In practice, it has been a masterclass in the fragility of modern AI agents.
Today, the pipeline finally turned green, completing the entire lifecycle from content generation to a successful build and remote repository push without my intervention. But getting to this point required a fundamental shift in how I view and integrate AI within deterministic engineering systems.
The core friction wasn’t the AI’s ability to synthesize text—it was its inability to reliably orchestrate execution. In my initial design, I treated the agent as a trusted actor with agency over the filesystem. I told it, “Write the file, make sure the frontmatter is valid, and hand back the file path.” This expectation broke continuously. The agent would confidently report success while leaving the disk empty. It would return hallucinated relative paths. When it did manage to write a file, it would occasionally misalign the YAML frontmatter—a fatal error that would cause the downstream static site generator to immediately choke during the build phase. Even when generation succeeded, the agent’s intermediate scratchpad files would linger as untracked artifacts, quietly sabotaging my automated source control preflight checks on subsequent runs.
I was evaluating the agent as heavily degraded or incapable, when in reality, the failure mode was entirely structural. I was asking a probabilistic machine to perform strict, deterministic state mutations.
The breakthrough came when I deliberately handicapped the agent. I revoked its filesystem privileges. I stopped asking it to write files, manage paths, or handle the mechanics of deployment. Instead, I redefined its contract to the absolute minimum: “Return a JSON payload containing the draft text. Nothing more.”
By shrinking the agent’s boundary of responsibility, I transferred the mechanical burden back to where it belongs: deterministic, local code. A heavily refactored shell script now acts as the system’s backbone. It invokes the agent, strictly extracts the markdown from the payload, sanitizes the frontmatter using traditional regex and string parsing, handles the exact file placements, aggressively cleans up any transient workspace artifacts, and safely manages the sequence of deployment operations.

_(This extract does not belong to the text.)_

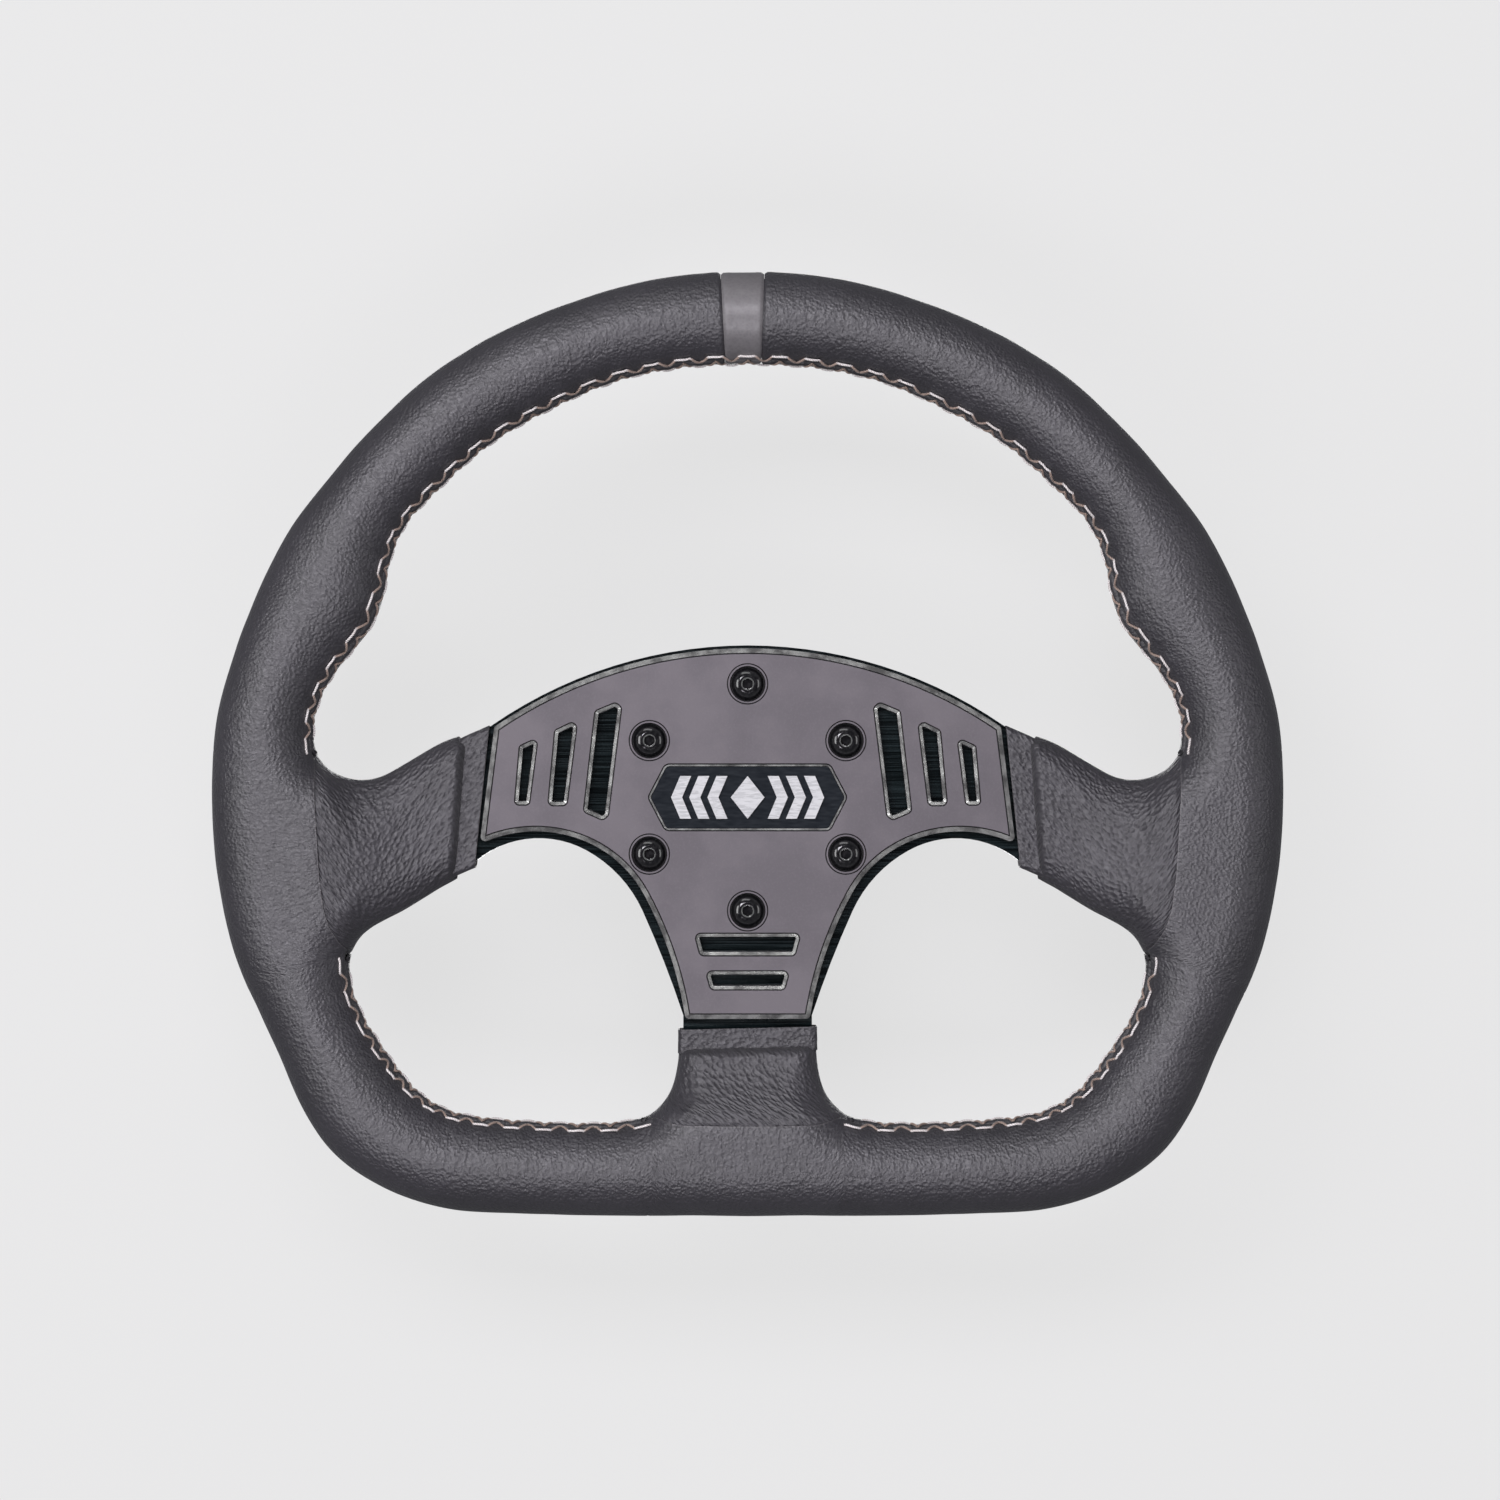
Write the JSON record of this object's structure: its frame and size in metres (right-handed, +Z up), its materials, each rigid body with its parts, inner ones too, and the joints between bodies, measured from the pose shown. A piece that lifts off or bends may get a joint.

This architectural pivot yielded a profound engineering lesson about system design in the era of large language models. The instinct is to give agents maximum autonomy, letting them act as end-to-end orchestrators. But the more durable pattern is to ruthlessly decouple the non-deterministic generation from the deterministic execution. If a task can be accomplished with a simple Unix script or a robust function, it should never be delegated to
Thinking